Mother's fun filled funeral took place yesterday at four in the afternoon. The black attire traditions superseded reflecting the resistance to change that is deeply engrained within the Coptic Orthodox Ramses Family culture. Faced with insurmountable resistance, we reached a compromise that replaced my orange and navy dress with a white, yellow and beige flower patterned black dress. The arguments that flooded my dress were beyond flawed, reflecting my family's apprehension of the judgement others. "It will be a disgrace..What will people say? They will think you are happy she's gone...You're disrespecting your Mother this way...You're being provocative. You didn't know mother at all, how long were you here anyway? [Bless you sister, its comments like this that really make me want to leave!]" I fired my gun and dodged each and every bullet but there was one that grazed the surface. The need to respect the culture within which I was present. My cross cultural background swept over me like a tsunami of dos and don'ts. In a matter of seconds, my mind conquered my ego, realizing that this isn't about me or them. Its is about Mother. Compromise is the best way forward.
Uncultured about Coptic funeral expectations, I stood outside the Church gates greeting unfamiliar faces, unaware that hand shakes were to come at the end of the Funeral. Oops. Walking down the long carpet to the first class seats for the coffin show was heart wrenching. A sea of black bodies surrounded me, resembled the sea of black dressed priests that engulfed Mother's coffin, that was elevated as if on a stage. One monotonous speech after the other my mind began to drift. Midst the standing and sitting bodies in response to the priests' gestures, I remained seated, removed my journal out of my purse and ever so quietly wrote my mother a love letter. I could no longer bare the impersonal messages regurgitated by the well-respected spiritual figures.
With limited interest in the expected behavior and attitudes of daughterless mother's at Coptic funerals, I took a comfortable seat as the detached observer. I know who I am because of my presence in family and society. I understand that my desires clash with others. I accept that rather than bring me closer to wholeness, my ego has separated me from this experience. For the rest of the Funeral, my self-centered aim was to Lead by Example, lift my chin and shoulders up high and smile in celebration of the end of suffering and the beginning of mystery.
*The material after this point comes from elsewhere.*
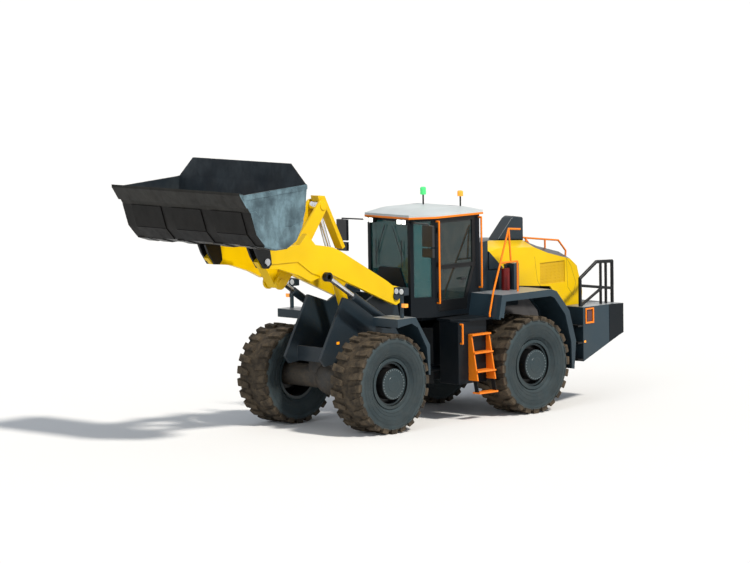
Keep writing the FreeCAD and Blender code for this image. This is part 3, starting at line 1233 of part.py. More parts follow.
def make_stack():
    """Wedge of the exhaust and air intake on the hood."""
    wedge = side_prism(tail_line([(-4070, 3230), (-4490, 3640), (-4570, 3680), (-4830, 3640),
                                  (-4830, 3150)]), 150, 420)
    keep("intake_stack", wedge.cut(hood_filled()))


def make_counterweight():
    """Casting behind and beside the hood."""
    top_z = WEIGHT_TOP_Z
    side_outline = tail_line([(-5500, 830), (-5500, top_z), (-6240, top_z), (-6660, top_z - 10),
                              (-6660, 1300), (-6540, 1260)])
    wing = side_prism(side_outline, 850, WEIGHT_HALF_WIDTH)
    back = side_prism(tail_line([(-6200, 1170), (-6200, 1880), (-6660, 1870), (-6660, 1300),
                                 (-6540, 1260)]), -850, 850)
    belly = side_prism(tail_line([(-5560, 1000), (-5560, 1450), (-6200, 1450), (-6200, 1170)]),
                       -850, 850)
    outer = WEIGHT_HALF_WIDTH
    grooves = box(at_front(WEIGHT_GROOVE_X - WEIGHT_GROOVE), at_front(WEIGHT_GROOVE_X),
                  outer - WEIGHT_GROOVE, outer + WEIGHT_GROOVE, 700, top_z + 10)
    pocket = box(at_front(TAIL_LAMP_X[0]), at_front(TAIL_LAMP_X[1]), outer - TAIL_LAMP_DEPTH,
                 outer + TAIL_LAMP_DEPTH, TAIL_LAMP_Z[0], TAIL_LAMP_Z[1])
    wing = wing.cut(grooves).cut(pocket)
    step_x = at_front(tail(-5500))
    steps = [box(step_x, step_x + STEP_DEPTH, 1080, 1340, z, z + STEP_THICKNESS) for z in STEP_Z]
    wing = fused([wing] + steps)
    hinges = []
    for y0 in (HOOD_LUG_Y - FACE_GAP - 30, HOOD_LUG_Y + 30 + FACE_GAP):
        ear = side_prism([(tail(-6250), 1860), (tail(-6210), 1860), turned(HOOD_HINGE, 35, 330),
                          turned(HOOD_HINGE, 35, 60), turned(HOOD_HINGE, 35, 150)], y0, y0 + 30)
        hinges.append(ear)
    hinges.append(pin_y(HOOD_HINGE, HOOD_PIN_RADIUS, HOOD_LUG_Y - FACE_GAP - 30,
                        HOOD_LUG_Y + 60 + FACE_GAP))
    hinge = fused(hinges)
    slot = box(at_front(tail(-6700)), at_front(TOW_PIN_X + 110), -TOW_SLOT_WIDTH / 2,
               TOW_SLOT_WIDTH / 2, TOW_SLOT_Z, TOW_SLOT_Z + TOW_SLOT_HEIGHT)
    tow_bore = cylinder(V(at_front(TOW_PIN_X), 0, 1000), V(at_front(TOW_PIN_X), 0, 2000),
                        TOW_PIN_RADIUS)
    back = back.cut(slot).cut(tow_bore)
    keep("counterweight", fused([wing, mirrored(wing), back, belly, hinge, mirrored(hinge)]))


def make_tail_lamps():
    """Tail lamps in their frames, let into the counterweight's sides."""
    x0 = at_front(TAIL_LAMP_X[0] + SEAT_GAP)
    x1 = at_front(TAIL_LAMP_X[1] - SEAT_GAP)
    z0 = TAIL_LAMP_Z[0] + SEAT_GAP
    z1 = TAIL_LAMP_Z[1] - SEAT_GAP
    outer = WEIGHT_HALF_WIDTH
    frame = box(x0, x1, outer - TAIL_LAMP_DEPTH + SEAT_GAP, outer + 14, z0, z1)
    rim = TAIL_LAMP_FRAME
    window = box(x0 + rim, x1 - rim, outer - 12, outer + 20, z0 + rim, z1 - rim)
    lens = box(x0 + rim + 25, x1 - rim - 25, outer - 12, outer + 4, z0 + rim + 25, z1 - rim - 25)
    keep("tail_lamps", both_sides(fused([frame.cut(window), lens])))


def make_guard_rails():
    """Black rails over the counterweight."""
    def at(x, z):
        return V(at_front(tail(x)), GUARD_RAIL_Y, z)
    top = bent_bar([at(-5580, 1890), at(-5580, 2430), at(-6050, 2720), at(-6500, 2700),
                    at(-6500, 1890)], GUARD_TUBE)
    posts = [bent_bar([at(-6170, 2700), at(-6170, 1890)], GUARD_POST),
             bent_bar([at(-6320, 2690), at(-6320, 1890)], GUARD_POST),
             bent_bar([at(-5600, 2290), at(-6500, 2170)], GUARD_POST),
             bent_bar([at(-5600, 1900), at(-6200, 2200)], GUARD_POST)]
    rails = fused([top] + posts)
    below = box(at_front(-7000), at_front(tail(-5000)), 1000, 1400, 1700, WEIGHT_TOP_Z + SEAT_GAP)
    keep("guard_rails", both_sides(rails.cut(below)))


def build():
    """Model every piece and write it."""
    for name, axle_x in (("front", FRONT_AXLE_X), ("rear", REAR_AXLE_X)):
        make_wheel(name + "_left", axle_x, 1)
        make_wheel(name + "_right", axle_x, -1)
    make_axle("front_axle", FRONT_AXLE_X, 440.0, TOWER_FLOOR_Z)
    make_axle("rear_axle", REAR_AXLE_X, RAIL_INNER_Y + RAIL_PLATE, 1190.0)
    make_front_frame()
    make_front_fenders()
    make_front_lamps()
    make_boom()
    make_bell_crank()
    make_tilt_link()
    make_bucket()
    make_coupler()
    make_lift_cylinders()
    make_tilt_cylinder()
    make_steer_cylinders()
    make_rear_frame()
    make_engine()
    make_cab()
    make_cab_glass()
    make_cab_roof()
    make_roof_lamps()
    make_door()
    make_cab_inside()
    make_platforms()
    make_boxes()
    make_access()
    make_fender_fittings()
    make_mirrors()
    make_hood()
    make_hood_rails()
    make_shroud()
    make_stack()
    make_counterweight()
    make_tail_lamps()
    make_guard_rails()
    os.makedirs("parts", exist_ok=True)
    for name, shape in PIECES.items():
        shape.exportStep("parts/" + name + ".step")
        size = shape.BoundBox
        print(name, len(shape.Solids), shape.isValid(), round(shape.Volume / 1e9, 4),
              [round(v) for v in (size.XMin, size.XMax, size.YMin, size.YMax, size.ZMin, size.ZMax)])


build()
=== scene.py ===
"""Looks of an articulated wheel loader: finishes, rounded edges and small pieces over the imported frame.

Everything is in metres in the loader's own frame: +X forward, +Y to the machine's left, +Z up.
"""
import json
import logging
import math
from dataclasses import dataclass
from enum import Enum
from typing import Callable

import bpy
from mathutils import Matrix, Vector

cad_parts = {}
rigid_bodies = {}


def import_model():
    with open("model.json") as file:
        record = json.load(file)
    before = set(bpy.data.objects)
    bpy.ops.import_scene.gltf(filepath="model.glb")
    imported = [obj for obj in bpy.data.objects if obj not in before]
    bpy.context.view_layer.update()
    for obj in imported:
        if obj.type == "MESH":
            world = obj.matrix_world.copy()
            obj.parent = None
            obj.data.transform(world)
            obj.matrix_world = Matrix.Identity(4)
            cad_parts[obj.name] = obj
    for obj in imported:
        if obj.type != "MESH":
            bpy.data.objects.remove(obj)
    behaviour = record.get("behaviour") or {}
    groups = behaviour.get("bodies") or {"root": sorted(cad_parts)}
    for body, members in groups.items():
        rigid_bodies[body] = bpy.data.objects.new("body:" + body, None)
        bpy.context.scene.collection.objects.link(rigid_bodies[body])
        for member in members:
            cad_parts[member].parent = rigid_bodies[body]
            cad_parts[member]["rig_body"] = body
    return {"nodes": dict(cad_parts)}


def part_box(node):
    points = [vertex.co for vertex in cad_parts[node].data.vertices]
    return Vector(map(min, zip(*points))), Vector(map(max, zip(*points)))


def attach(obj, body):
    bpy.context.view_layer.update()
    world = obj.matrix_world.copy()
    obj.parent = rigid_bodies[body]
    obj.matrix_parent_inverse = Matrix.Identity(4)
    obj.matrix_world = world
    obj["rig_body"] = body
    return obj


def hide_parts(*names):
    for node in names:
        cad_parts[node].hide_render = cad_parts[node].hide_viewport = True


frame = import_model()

LOG = logging.getLogger("wheel_loader")
Colour = tuple[float, float, float]
Point = tuple[float, float, float]
Socket = bpy.types.NodeSocket
Piece = bpy.types.Object
Chooser = Callable[[Vector, Vector], int]
Box = tuple[Point, Point]
Steps = tuple[tuple[float, float], ...]

DUST: Colour = (0.30, 0.22, 0.135)
# pale grey painted on what faces up: a painted reflection of the sky, not dust
PAINTED_SKY_SHEEN: Colour = (0.46, 0.48, 0.49)


class Side(Enum):
    """Left or right of the machine."""

    LEFT = 1
    RIGHT = -1


def middle(low: Point, high: Point) -> Vector:
    """The point halfway between two corners."""
    return (Vector(low) + Vector(high)) / 2


def shade(colour: Colour, factor: float) -> Colour:
    """A colour made darker or lighter by a factor."""
    return tuple(part * factor for part in colour)


def mirrored(box: Box, side: Side) -> Box:
    """A box given for the left, on either side.

    Args:
        box: its lowest and highest corner on the left.
        side: where it is wanted.

    Returns:
        Its lowest and highest corner there.
    """
    if side is Side.LEFT:
        return box
    (x0, y0, z0), (x1, y1, z1) = box
    return (x0, -y1, z0), (x1, -y0, z1)


FRONT_AXLE_X, TRACK_HALF, AXLE_HEIGHT = middle(*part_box("tyre_front_left"))
REAR_AXLE_X = middle(*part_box("tyre_rear_left")).x
AXLE_MIDDLE = (FRONT_AXLE_X + REAR_AXLE_X) / 2
AXLE_SPREAD = (FRONT_AXLE_X - REAR_AXLE_X) / 2


def inside(box: Box, place: Vector) -> bool:
    """Whether a place, or its mirror image on the left, lies inside a box."""
    spot = (place.x, abs(place.y), place.z)
    return all(low < value < high for low, value, high in zip(box[0], spot, box[1]))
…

The church service ended. Two by two, Mother's parents, sisters, daughters and husband shuffled their way to the church doors to accept condolences. They stood like bottles on a medicine cabinet, women to men. Out of order, I, the eldest daughter marked the bookend of the queue, standing tall next to my father, internally ensuring that the dominoes stayed in place. The power of word of mouth in Egypt seizes to amaze me. Less than six hours the funeral was planned, more than three hundred people managed push their lives aside and attended the sad show. The sound of the words "our condolences" and the look of sorrow on unfamiliar faces hit me like darts to a wall. Breathing exercises and steady gazes kept the tears from flowing, but inside the fountain was overflowing. The darts never hit the center, except when I embraced Mother's best friend, the one person with whom I shard a personal connection. I gave in and it felt right. It's okay. She's in our hearts.